Por outro lado, consiste também não só na relação perigosa que se viveu, mas em tudo o que nela se descobre e alcança dentro de si mesmo perante a experiência de infidelidade. O encontro íntimo consigo mesmo, talvez esta seja a grande motivação de todas! O nosso velho Eu de outrora, aquele Eu mais jovial, dinâmico, esperançoso e alegre, partes de nós exiladas ou perdidas no dia a dia pesado e por vezes cinzento que nos fez esquecer de quem somos na totalidade Nós.
Talvez seja muito sobre as vidas que não vivemos, os sonhos que ainda não concretizamos, das partes de nós e da nossa identidade que ainda não descobrimos, a infinidade de vida e potencialidades que foram sendo perdidas pelo caminho e nem sempre nos permitimos a encontrar. A infidelidade pode ser muitas vezes uma porta aberta para tudo isto que existe de mais recôndito em nós.
A infidelidade como um trauma relacional
A infidelidade é uma forma de abuso emocional numa relação, tendo em conta que consiste num comportamento que viola e ultrapassa os limites definidos na relação de casal. É aos olhos da ciência uma ferida de vínculo ou trauma relacional, tendo em conta que ocorre uma violação absolutamente chocante nos princípios basilares do vínculo que construímos com o nosso parceiro.

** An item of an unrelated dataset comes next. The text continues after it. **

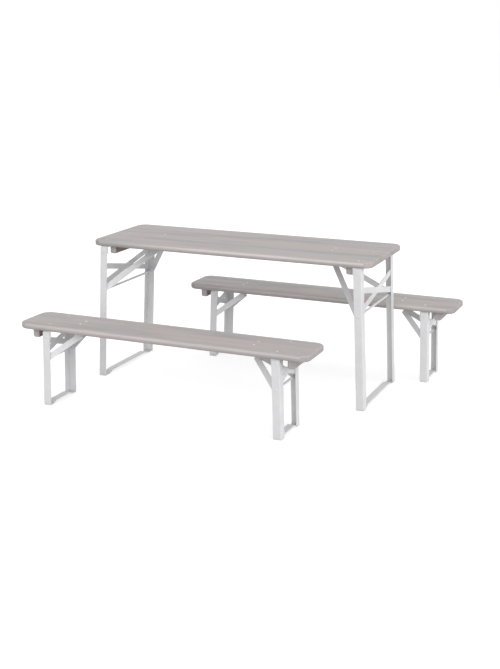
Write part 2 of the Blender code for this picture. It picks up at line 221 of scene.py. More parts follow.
class TABLESET_PG_wood(bpy.types.PropertyGroup):
    """Sizes and colours of the boards and battens."""

    plan_corner: length_setting("Plan corner", "Corner radius of a board seen from above", 0.035)
    arris: length_setting("Arris", "Rounding along a board's edges", 0.006)
    batten_rounding: length_setting("Batten rounding", "Rounding of a batten's long lower edges", 0.007)
    batten_easing: length_setting("Batten easing", "Rounding of a batten's other edges", 0.002)
    base: color_setting("Glaze", "Main tone of the glazed wood", (0.411, 0.386, 0.383))
    pink: color_setting("Pink streaks", "Warm streaks in the glaze", (0.472, 0.408, 0.405))
    tan: color_setting("Tan streaks", "Yellower streaks in the glaze", (0.419, 0.389, 0.366))
    grey: color_setting("Grey zones", "Cooler, darker zones of the glaze", (0.336, 0.324, 0.328))
    # Browner tone of the ends, also painted as shade along the lower side edges and on the battens'
    # inner sides
    brown_and_shade: color_setting("Edge wood", "Browner tone of the ends and lower edges", (0.20, 0.150, 0.130))
    # Painted highlight: paler glaze along the upper arris where the light catches it
    painted_highlight: color_setting("Worn arris", "Paler glaze along the upper edges", (0.64, 0.61, 0.597))


class TABLESET_PG_steel(bpy.types.PropertyGroup):
    """Sizes and colours of the painted steel."""

    edge: length_setting("Edge", "Softening of the cut edges", 0.0004)
    bend: length_setting("Bend", "Rounding of the bends in flat strips", 0.004)
    strap_bend: length_setting("Strap bend", "Rounding of the bends in the hinge straps", 0.0011)
    rod_radius: length_setting("Rod radius", "Radius of the brace rods", 0.0041)
    rivet_radius: length_setting("Rivet radius", "Radius of the riveted heads", 0.0055)
    rivet_height: length_setting("Rivet height", "Height of the riveted heads", 0.0011)
    bead_radius: length_setting("Bead radius", "Radius of the weld beads", 0.0017)
    paint: color_setting("Paint", "White paint on the steel", (0.703, 0.704, 0.714))
    dust: color_setting("Dust", "Grime low on the feet", (0.40, 0.375, 0.345))
    dust_height: length_setting("Dust height", "How high the grime reaches", 0.016)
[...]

Quando a nossa pessoa parceira, lugar de segurança e confiança, nos mente e desrespeita, a vida conforme a conhecíamos dá lugar a um intenso terramoto, virando-a do avesso. “Foi como se o chão desaparecesse por debaixo dos pés ou acontecesse uma avalanche.”, “Como se a minha vida, conforme sempre a conheci, tivesse acabado!” ou “Naquele dia, uma parte de mim morreu.”.

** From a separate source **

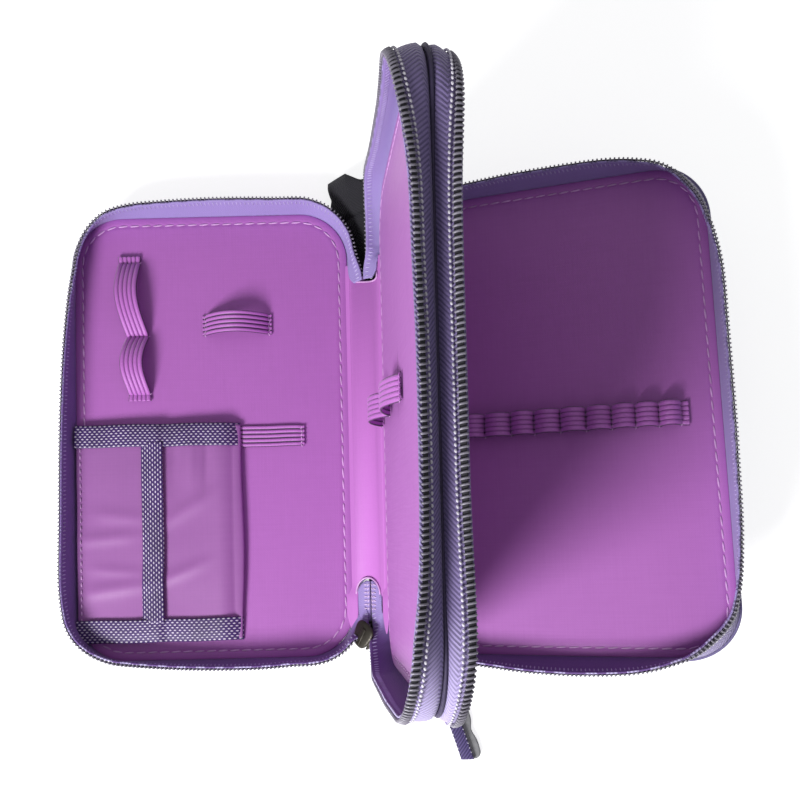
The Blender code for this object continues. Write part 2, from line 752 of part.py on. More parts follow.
def pocket(parent):
    """Flap with a back cloth, a front cloth, an outer pouch and ribbon bindings."""
    back_edge = GAP
    back = back_edge + RIBBON_BINDING + GAP
    front = back + POCKET_CLOTH + GAP
    pouch = front + POCKET_CLOTH + GAP
    over = pouch + POCKET_CLOTH + GAP
    top = POCKET_TOP_Y - RIBBON_BINDING - GAP
    bottom = POCKET_BOTTOM_Y + RIBBON_BINDING + GAP
    nylon = POCKET_NYLON
    sewn = RIBBON_BINDING
    sloped_panel("pocket_back_cloth", sewn, POCKET_REACH, bottom, top, back, POCKET_CLOTH, False, nylon, parent)
    sloped_panel("pocket_front_cloth", sewn, POCKET_REACH, bottom, top, front, POCKET_CLOTH, True, nylon, parent)
    sloped_panel("pocket_outer_pouch", sewn, POUCH_REACH, bottom, top, pouch, POCKET_CLOTH, True, nylon, parent)
    levels = (back_edge, over)
    edge_binding("pocket_top_binding", POCKET_TOP_Y, -1.0, POCKET_REACH, levels, parent)
    edge_binding("pocket_bottom_binding", POCKET_BOTTOM_Y, 1.0, POCKET_REACH, levels, parent)
    v_low = CENTRE_BINDING_START
    y_low = POCKET_BOTTOM_Y + RIBBON_BINDING_WIDTH + GAP
    y_high = POCKET_TOP_Y - RIBBON_BINDING_WIDTH - GAP
    v_high = v_low + CENTRE_BINDING_WIDTH
    name = "pocket_centre_binding"
    sloped_panel(name, v_low, v_high, y_low, y_high, over, RIBBON_BINDING, True, RIBBON, parent)


# Zip slider and its pull.


def slider(name, parent):
    """Slider body: two plates on a post, side flanges and a bail on the outer side."""
    half_y = SLIDER_LENGTH / 2
    half_x = SLIDER_WIDTH / 2
    plate_low = -LINING_THICKNESS - GAP
    roof = 2 * GAP + TAIL_TEETH_HEIGHT
    lap = SLIDER_PLATE / 2
    mesh = bmesh.new()
    add_box(mesh, (-half_x, -half_y, roof), (half_x, half_y, roof + SLIDER_PLATE))
    body = finish(name, mesh, METAL, parent)
    rest = bmesh.new()
    add_box(rest, (-half_x, -half_y, plate_low - SLIDER_PLATE), (half_x, half_y, plate_low))
    post_low = -half_y + GAP
    post_x = POST_WIDTH / 2
    add_box(rest, (-post_x, post_low, plate_low - lap), (post_x, post_low + POST_LENGTH, roof + lap))
    for side in (-1.0, 1.0):
        edge = sorted((side * (half_x - GAP / 2), side * (half_x - GAP / 2 - SLIDER_FLANGE)))
        add_box(rest, (edge[0], GAP / 2 - half_y, 2 * GAP), (edge[1], half_y - GAP / 2, roof + lap))
    drop = plate_low - SLIDER_PLATE
    floor = drop - BAIL_WINDOW
    bail_x = BAIL_WIDTH / 2
    bail_y = BAIL_LENGTH / 2
    add_box(rest, (-bail_x, -bail_y, floor - BAIL_WALL), (bail_x, bail_y, floor))
    for side in (-1.0, 1.0):
        leg = sorted((side * (bail_y - GAP / 2), side * (bail_y - BAIL_WALL)))
        foot = (GAP / 2 - bail_x, leg[0], floor - BAIL_WALL / 2)
        add_box(rest, foot, (bail_x - GAP / 2, leg[1], drop + lap))
    boolean(body, finish(name + "_parts", rest, METAL, parent), "UNION")


def pull_tab(name, heading, parent):
    """Flat tab with a window that rides on the bail; t runs along heading."""
    half = TAB_WIDTH / 2
    tip = half / 2
    outline = [
        (-half, -TAB_BAR / 2),
        (half, -TAB_BAR / 2),
        (half, TAB_LENGTH - half),
        (tip, TAB_LENGTH),
        (-tip, TAB_LENGTH),
        (-half, TAB_LENGTH - half),
    ]
    mesh = bmesh.new()
    levels = (-TAB_THICKNESS / 2, TAB_THICKNESS / 2)
    loft(mesh, [[(w, heading * t, n) for w, t in outline] for n in levels])
    body = finish(name, mesh, METAL, parent)
    hole = bmesh.new()
    inner = BAIL_WIDTH / 2 + SWING_GAP
    window = sorted((heading * TAB_BAR / 2, heading * (TAB_BAR / 2 + TAB_WINDOW)))
    add_box(hole, (-inner, window[0], -TAB_THICKNESS), (inner, window[1], TAB_THICKNESS))
    boolean(body, finish(name + "_window", hole, METAL, parent), "DIFFERENCE")


def ribbon_route(heading, side_reach, lift_reach, twist):
    """Stations of the pull ribbon: centre, width direction and normal.

    The ribbon leaves the tab straight, then bends sideways by side_reach,
    lifts by lift_reach and turns about its own line by twist.
    """
    stations = []
    level = TAB_THICKNESS / 2 + GAP + RIBBON_THICKNESS / 2
    for step in range(RIBBON_STEPS + 1):
        t = RIBBON_START + RIBBON_LENGTH * step / RIBBON_STEPS
        share = max(0.0, (t - RIBBON_BEND_START) / (RIBBON_START + RIBBON_LENGTH - RIBBON_BEND_START))
        bend = share ** BEND_POWER
        centre = Vector((side_reach * bend, heading * t, lift_reach * bend - level))
        turn = Matrix.Rotation(twist * share, 3, "Y")
        stations.append((centre, turn @ Vector((1.0, 0.0, 0.0)), turn @ Vector((0.0, 0.0, 1.0))))
    return stations


def band(mesh, stations, low, high, thickness, level):
    """Band between two widths along ribbon stations, at a level above their centre."""
    rings = []
    for centre, across, normal in stations:
        ring = []
        for w, n in ((low, -0.5), (high, -0.5), (high, 0.5), (low, 0.5)):
            ring.append(centre + across * w + normal * (level + n * thickness))
        rings.append(ring)
    loft(mesh, rings)


def pull(name, heading, side_reach, lift_reach, twist, tag_shift, parent):
    """Pull of one slider: metal tab, webbing ribbon and a soft tag."""
    pull_tab(f"{name}_tab", heading, parent)
    stations = ribbon_route(heading, side_reach, lift_reach, twist)
    mesh = bmesh.new()
    band(mesh, stations, -RIBBON_WIDTH / 2, RIBBON_WIDTH / 2, RIBBON_THICKNESS, 0.0)
    finish(f"{name}_ribbon", mesh, RIBBON, parent)
    level = (RIBBON_THICKNESS + TAG_THICKNESS) / 2 + GAP
    low = tag_shift - TAG_WIDTH / 2
    high = low + TAG_WIDTH
    count = math.ceil(RIBBON_STEPS * TAG_LENGTH / RIBBON_LENGTH)
    mesh = bmesh.new()
    band(mesh, stations[-count - 1:], low, high, TAG_THICKNESS, level)
    finish(f"{name}_tag", mesh, TAG_GREY, parent)


# Assembly.


def right_cover_height(tilt):
    """Height of the right cover's lowest edge above the table at a given tilt."""
    lean = math.radians(DIVIDER_LEAN)
    left_turn = lean - (math.pi / 2 + lean) / 2
    right_turn = lean + (math.pi / 2 - lean - tilt) / 2
    fold = COVER_DEPTH - LEFT_STRIP_WIDTH * math.sin(left_turn)
    fold -= DIVIDER_THICKNESS * math.sin(lean) + RIGHT_STRIP_WIDTH * math.sin(right_turn)
    edge_u = GAP + SHELL_EDGE_RADIUS
    edge_n = SHELL_EDGE_RADIUS - COVER_DEPTH
    return fold + edge_u * math.sin(tilt) + edge_n * math.cos(tilt) - SHELL_EDGE_RADIUS


def right_cover_tilt():
    """Tilt at which the right cover's spine edge just rests on the table."""
    low, high = 0.0, math.radians(STEEPEST_TILT)
    for _ in range(TILT_ROUNDS):
        middle = (low + high) / 2
        if right_cover_height(middle) < 0:
            low = middle
        else:
            high = middle
    return (low + high) / 2


def remove_everything():
    """Clear the scene."""
    for item in list(bpy.data.objects):
        bpy.data.objects.remove(item, do_unlink=True)


def main():
    """Build the open case."""
    remove_everything()
    lean = math.radians(DIVIDER_LEAN)
    tilt = right_cover_tilt()
    left_opening = math.pi / 2 + lean
    right_opening = math.pi / 2 - lean - tilt
    left_turn = lean - left_opening / 2
    base_centre = (LEAF_WIDTH + TAPE_THICKNESS + 2 * GAP) / 2
    fold_x = base_centre + LEFT_STRIP_WIDTH * math.cos(left_turn)
    fold_z = COVER_DEPTH - LEFT_STRIP_WIDTH * math.sin(left_turn)
    half = DIVIDER_THICKNESS / 2
    foot = (fold_x + half * math.cos(lean), 0.0, fold_z - half * math.sin(lean))

    middle = frame("divider_frame", None, foot, lean)
    left_spine = frame("left_spine_frame", middle, (-half, 0.0, 0.0), -left_opening / 2)
    turn = (math.pi - left_opening) / 2
    left_cover = frame("left_cover_frame", left_spine, (-LEFT_STRIP_WIDTH, 0.0, 0.0), turn)
    right_spine = frame("right_spine_frame", middle, (half, 0.0, 0.0), right_opening / 2)
    turn = (right_opening - math.pi) / 2
    right_cover = frame("right_cover_frame", right_spine, (RIGHT_STRIP_WIDTH, 0.0, 0.0), turn)

    divider(middle)
    spine("left", -1.0, LEFT_STRIP_WIDTH, left_spine)
    spine("right", 1.0, RIGHT_STRIP_WIDTH, right_spine)
    cover("left", -1.0, LEFT_COVER_WALL, left_cover)
    cover("right", 1.0, RIGHT_COVER_WALL, right_cover)
    grab_tab(-1.0, left_spine)
    elastics(left_cover, right_cover, middle)

    pocket_seam(left_cover)
    pocket(frame("pocket_frame", left_cover, (-POCKET_HINGE_U, 0.0, POCKET_STACK)))

    for side_name, side, carrier in (("left", -1.0, left_spine), ("right", 1.0, right_spine)):
        spot = frame(f"{side_name}_slider_frame", carrier, (side * ZIP_LINE, -SLIDER_REST, 0.0))
        slider(f"{side_name}_slider", spot)
        swing = frame(f"{side_name}_pull_frame", spot, (0.0, 0.0, -HINGE_DROP))
        if side < 0:
            pull("left_pull", 1.0, 0.0, 0.0, 0.0, 0.0, swing)
        else:
            shift = (RIBBON_WIDTH + TAG_WIDTH) / 2 - TAG_LAP
            twist = -math.radians(RIGHT_PULL_TWIST)
            pull("right_pull", -1.0, RIGHT_PULL_SIDE, RIGHT_PULL_LIFT, twist, shift, swing)
    bpy.context.view_layer.update()


main()
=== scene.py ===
"""Looks of an open two-compartment zippered pencil case.

Each leaf of the case (two padded covers and the two faces of the divider) has
its own frame: u runs away from its fold, y runs along the fold and n points
into the compartment. Lengths are in metres.
"""

import json
import logging
import math
from dataclasses import dataclass, field
from enum import Enum
from typing import Callable, Sequence

import bmesh
import bpy
import numpy as np
from mathutils import Matrix, Vector


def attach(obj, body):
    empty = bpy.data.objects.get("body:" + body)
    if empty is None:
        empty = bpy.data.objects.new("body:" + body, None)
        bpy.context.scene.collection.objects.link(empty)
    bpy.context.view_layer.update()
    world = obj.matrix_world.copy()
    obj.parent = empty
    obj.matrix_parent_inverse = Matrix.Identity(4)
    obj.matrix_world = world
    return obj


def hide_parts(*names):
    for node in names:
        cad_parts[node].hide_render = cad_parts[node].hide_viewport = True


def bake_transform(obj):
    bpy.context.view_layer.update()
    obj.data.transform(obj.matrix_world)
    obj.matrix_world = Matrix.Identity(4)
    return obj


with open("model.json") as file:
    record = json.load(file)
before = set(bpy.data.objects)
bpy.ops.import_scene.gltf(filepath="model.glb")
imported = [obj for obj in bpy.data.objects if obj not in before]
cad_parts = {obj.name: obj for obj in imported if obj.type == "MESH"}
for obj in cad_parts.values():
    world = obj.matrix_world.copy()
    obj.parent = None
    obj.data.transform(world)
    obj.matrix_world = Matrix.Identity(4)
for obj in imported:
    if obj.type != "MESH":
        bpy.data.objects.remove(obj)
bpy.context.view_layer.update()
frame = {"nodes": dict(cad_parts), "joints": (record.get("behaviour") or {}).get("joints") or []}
LOG = logging.getLogger("pencil_case")
RIM_STEPS = 420
CORNER_STEPS, LONG_STEPS, SHORT_STEPS = 14, 110, 60
RISE_STEPS = 40

Array = np.ndarray
Object = bpy.types.Object
Socket = bpy.types.NodeSocket


# Modelling helpers.


def clear_selection() -> None:
    """Leave edit mode and deselect everything."""
    if bpy.context.object and bpy.context.object.mode != "OBJECT":
        bpy.ops.object.mode_set(mode="OBJECT")
    bpy.ops.object.select_all(action="DESELECT")


def select_only(obj: Object) -> None:
    """Make one object the active and only selected one."""
    clear_selection()
    obj.select_set(True)
    bpy.context.view_layer.objects.active = obj


def settle_place(obj: Object) -> None:
    """Write an object's place, turn and scale into its mesh."""
    select_only(obj)
    bpy.ops.object.transform_apply(location=True, rotation=True, scale=True)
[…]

Não só é a relação que fica desfeita, entrando numa profunda crise conjugal, como também a pessoa que é vítima de infidelidade, que vê toda a sua identidade e sistema de crenças e valores colocado em causa. Também o adúltero poderá sentir a sua identidade em causa com este acontecimento, agora que se confronta com a descoberta e reação da pessoa parceira. “Quem sou que fiz tanto mal a alguém importante para mim? Que pessoa é esta?”.
É com grande frequência que escuto em consulta os casais debaterem-se com a necessidade de esquecer estas situações para seguir em frente. Mas tal é impossível! A situação de infidelidade fica entranhada em cada poro, em cada célula do corpo, mediante uma sensação de ameaça e perigo. Uma ferida que nos atira para o lugar profundo de choque, abandono, medo, rejeição e de desesperança, alterando a perceção de certeza, previsibilidade, segurança e controlo.
As feridas de vínculo, por serem extremamente dolorosas e poderem conduzir à rutura amorosa, requerem um processo de reparação para serem de facto saradas, resolvidas ou ultrapassadas, podendo requerer algum tempo e bastante consistência para isto acontecer. Requer cuidar e reconstruir o vínculo, a confiança que foi totalmente quebrada, a segurança emocional. Conseguir transitar da vergonha do comportamento para a culpa, trazer empaticamente o elemento que magoou para o lugar do parceiro ferido e sarar as feridas, entrar num processo de escuta desta dor e angústia tão grandes.
Contudo, embora seja uma situação muito dolorosa para ambos os parceiros, a resolução da situação é possível, com a ajuda de terapia de casal. Nomeadamente, através de um longo processo de suporte emocional da pessoa que amamos, do desenredar dos significados emocionais da experiência de infidelidade e do reconstruir de uma relação que naquele momento morreu para reconstruir a nova relação, assente nos pilares e nos significados que agora são tão importantes para o antigo mas agora novo casal.